U.S. Rep. Tom Lantos, D–Cal, a ranking member of the International Relations Committee, tried to persuade officials to let Gómez go, but was told he was a “potential foreign policy concern.”
U.S. officials stamped Gómez’s Cuban passport “212F.” That refers to subsection 212F in the Immigration and Nationality Act. It was added to the law as a presidential proclamation and allows the government to deny entry to foreigners for a variety of reasons.
Subsection 212F was first used in July 1995 to detain a high–level official of the National Patriotic Front of Liberia, accused of atrocities in that country’s civil war, according to Human Rights Watch. American officials declined to offer a specific explanation for Gómez’s visa denial. But they said some Cubans didn’t obtain visas because they don’t apply in time. New homeland security requirements require in–depth screening of applicants and Gómez didn’t apply until April.
American officials say any visitor from Cuba or any of the other six nations that the United States considers to be state sponsors of terrorism must go through a tough screening process.
“We also turn people down for political reasons,” said a senior U.S. official. “I don’t mind telling you we do that. It’s clear.”
Without referring specifically to the Gómez case, the official said Washington rejected some Cubans’ visas in retaliation for actions by the Cuban government. Cuban authorities, for instance, do not allow Americans to carry out public diplomacy––to freely express their views to ordinary people in Cuba. So U.S. officials aren’t likely to let a Cuban diplomat or Cuban government employee do the same in the United States, the official said.
He added that “people get denied visas all the time for all sorts of reasons.” And that is insignificant in the case of Cuba, he said, where the focus should be on such issues as the lack of basic freedoms and the jailing of political dissidents. In Dallas, piano tuners began setting up June 1 for the Piano Technicians Guild convention, which ran through July 6. About 700 guild members from countries as far as Germany, China and Japan were expected to attend.
Guild Executive Director Barbara Cassaday said she couldn’t do much to help Gomez. “He’s basically from one of those countries that is affected by heightened United States security,” she said. “It’s a shame that it’s the reality, but it is.”

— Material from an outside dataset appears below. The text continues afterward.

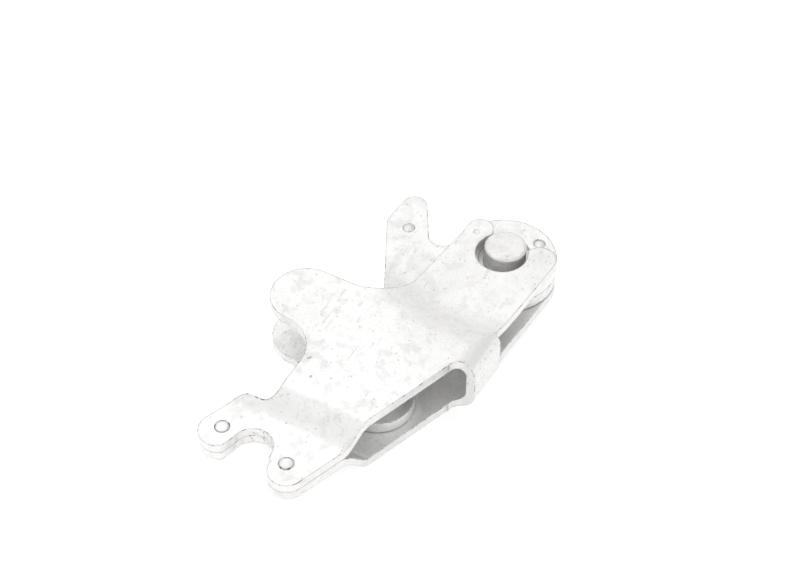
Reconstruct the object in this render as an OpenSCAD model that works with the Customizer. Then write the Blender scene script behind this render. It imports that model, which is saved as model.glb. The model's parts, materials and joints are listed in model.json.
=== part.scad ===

Participants’ views were mixed. “It’s difficult to imagine anything a piano technician might do as a threat to security,” said Mark Wisner, national service manager for Pearl River Piano Group in Ontario, California. “It sounds silly, you have to admit.”
Bruce Clark, a technician for Mason & Hamlin in New Hampshire, said he understood the State Department’s reasoning. “If I was a terrorist and wanted to come in, would I come in with a sign that said, ‘terrorist´?” he asked. “I’d have to be something benign, and a piano tuner is a great disguise.”
Exhibitors this week will showcase the latest on tuning, restoring and moving pianos. “I wanted to be there,” said Gomez, who is married to a fellow piano tuner, Yuly Díaz, sitting a few feet away from their living room piano and their pets, a few hamsters scurrying around in cages. “And no,” Gómez said, “the hamsters are not terrorists.”
He laughs again at the thought that he’s some dangerous terrorist. But it also makes him sad. He’s attended piano tuning conventions in the United States in the past and he wants to return. Now though, he has 212F stamped on his passport and he doubts he’ll be back.
“I’m just a tuner. But with this in my passport, I won’t even be able to go to Haiti.”